I notice you've asked a few questions of similar nature before and most of them will be down to firewall control and DNS.


HTH?


Tony

Sep 9, 2013 6:52 AM in response to cclloyd

cclloyd wrote:


For some reason, I can't manage my server over the internet. I can only manage it when I'm on my LAN, or connected to a vpn (hosted by the router, not the server).


Why won't it connect when I enter the domain name, but it will with the 192.168.1.x ip? The host name doesn't work on the LAN either. Just the local IP.


In general, you really don't want to be managing your server remotely, except via VPN. That's a security exposure, and I don't trust a management port to be entirely secure against remote access attacks. (It probably is, but then several major server vendors have also shipped out wide-open IPMI management connections in recent years, too.) Requiring remote management via VPN means the management port (TCP port 311) can't be probed by remote users.


If this were a discussion of HTTP (TCP Port 80) or HTTPS (TCP port 443), which are services that are (usually) open to the Internet, then the reported behavior would most likely be either an issue with the public DNS services translation — this is entirely different from your local DNS activities and local DNS services — or with the port-forwarding configuration of whatever device you're using as a firewall-gateway-router, or possibly a firewall block at the ISP as is common with residential-class tier of service with many ISPs.
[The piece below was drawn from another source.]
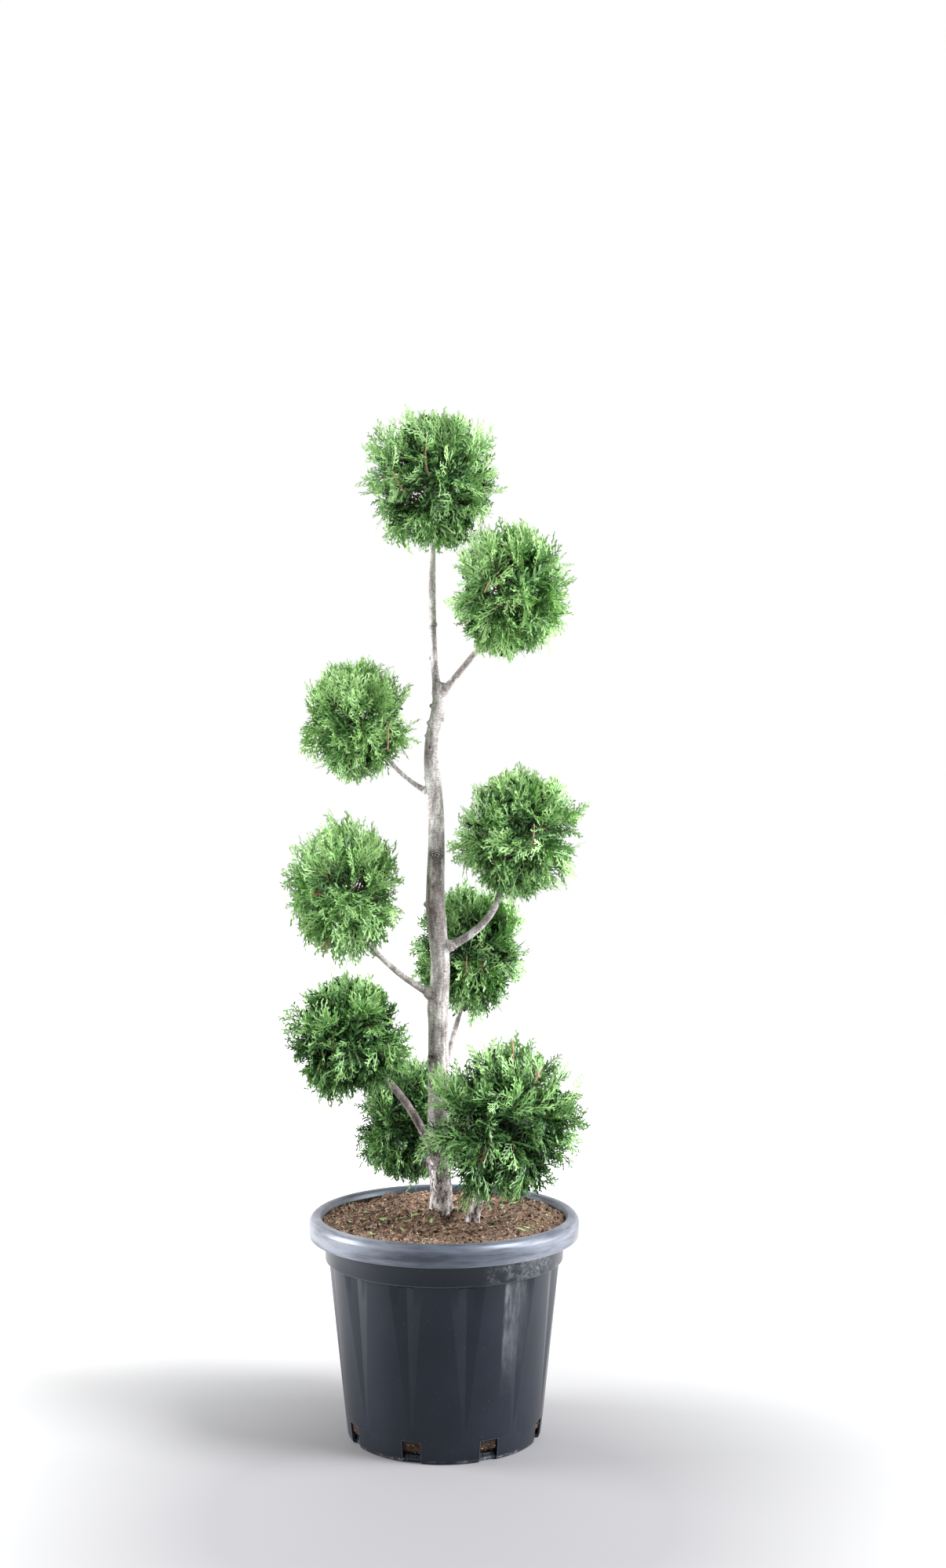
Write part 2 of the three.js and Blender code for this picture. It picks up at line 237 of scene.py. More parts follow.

Either your DNS translation isn't going to the proper external IP address of your firewall-gateway-router box, or your firewall box isn't forwarding that port, or your ISP isn't allowing the port through NAT and along to the server. It's also possible that the service is blocked against remote access, though that's less common on systems after 10.6. (Blocking external IP addresses was trivial with OS X Server 10.6, but was removed from the GUI in 10.7 and later.)


If you're not getting the host name via the VPN, make sure the VPN client is set to use your LAN-local DNS when it's connected.


If the above doesn't cover your case, please consider providing a few more details about the configuration and what's working and not working, and about your particular network configuration.

Sep 9, 2013 3:26 PM in response to cclloyd

This document lists all the well-known ports used by Apple applications, including OS X Server:


http://support.apple.com/kb/TS1629


To my knowledge, even though the name of some of the services has changed between Lion and Mountain Lion Server, the ports have remained the same. If that's the case, this support article could also be useful:


http://support.apple.com/kb/PH8044


Remember to only open and forward the ports you need.